Cette nouvelle donne a renforcé la confiance entre les citoyens et l’État. Les usagers disposent désormais d’un cadre légal solide pour questionner les administrations. Ils peuvent aussi exiger des garanties sur la conservation et le partage de leurs informations personnelles.
Malgré cela, la mise en conformité RGPD n’est pas toujours fluide. Les administrations se retrouvent face à des obligations complexes. Elles doivent inventorier leurs bases de données, établir des mentions d’information et, parfois, revoir complètement leurs procédures internes. Pourtant, ce travail est essentiel pour maintenir une relation de confiance avec la population.
4) Les défis pour l’informatique du secteur public sous le RGPD
Aujourd’hui, l’informatique dans le secteur public ne cesse de se diversifier. Les applications en ligne, les plateformes numériques et les bases de données mutualisées se multiplient. Les administrations doivent donc protéger un volume d’informations de plus en plus important.
Le défi majeur réside dans la sécurité des données. Les cyberattaques contre les organismes publics se développent, qu’il s’agisse de rançongiciels ou d’intrusions malveillantes. Le RGPD impose des mesures de protection proportionnées aux risques. Mais il faut aussi former les agents publics aux bonnes pratiques, comme la gestion des mots de passe ou la mise à jour régulière des systèmes.
Ensuite, le principe de “minimisation des données” demeure souvent mal compris. Il s’agit de collecter uniquement les informations nécessaires pour remplir une mission de service public. Pourtant, l’administration peut être tentée d’accumuler un grand nombre de données “au cas où” elles seraient utiles plus tard. Cela génère un risque de dérive, car la multiplication des informations stockées accroît le danger de fuites ou d’utilisations abusives.
De plus, l’ouverture des données publiques (open data) constitue un autre chantier délicat. Rendre certaines bases de données accessibles au public favorise l’innovation et la transparence. Cependant, il faut s’assurer que cette ouverture ne révèle pas d’informations sensibles. Le RGPD impose des règles strictes pour éviter la réidentification d’individus.
Enfin, la transition vers l’intelligence artificielle dans les services publics soulève de nouvelles questions. Les algorithmes doivent respecter les principes fondamentaux du RGPD, comme l’équité, la transparence et la protection de la vie privée.
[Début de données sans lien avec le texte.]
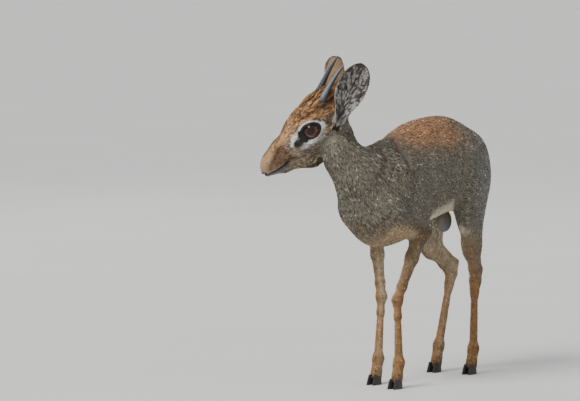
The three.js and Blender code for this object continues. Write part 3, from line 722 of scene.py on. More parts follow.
def unwrap(p):
    """Where each point lies on a flat unwrap: round the trunk, round the head, and round each leg."""
    head = head_share(p) > 0.5
    low = (p[:, 2] < 215) & ~head
    q = to_head(p)
    turn = np.arctan2(p[:, 1], p[:, 2] - 318) / (2 * np.pi) + 0.5
    flat = np.column_stack([(p[:, 0] + 240) / 420 * 0.6, turn * 0.5])
    around = np.arctan2(q[:, 1], q[:, 2] - 28) / (2 * np.pi) + 0.5
    flat[head] = np.column_stack([0.62 + 0.36 * (q[:, 0] + 40) / 185, around * 0.5])[head]
    leg = (p[:, 1] > 0) * 2 + (p[:, 0] > 10)
    middle = np.array([-105.0, 90.0])[(p[:, 0] > 10).astype(int)]
    ring = np.arctan2(np.abs(p[:, 1]) - 30, p[:, 0] - middle) / (2 * np.pi) + 0.5
    flat[low] = np.column_stack([0.02 + 0.24 * leg + 0.22 * ring, 0.52 + 0.46 * p[:, 2] / 215])[low]
    return np.clip(flat, 0.002, 0.996)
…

Les administrations devront donc développer des outils d’audit et de gouvernance des algorithmes, afin d’expliquer leurs logiques de traitement.
En conclusion, la première phase de développement de l’informatique dans le secteur public a ouvert la voie à une modernisation profonde de l’administration. Elle a aussi fait naître des exigences inédites en matière de protection des données. Le RGPD vient parachever ces efforts en imposant un cadre unique à l’échelle européenne. Cette démarche se poursuit avec l’adaptation continue des services publics aux enjeux numériques, afin d’offrir aux citoyens un service performant et respectueux de leurs droits.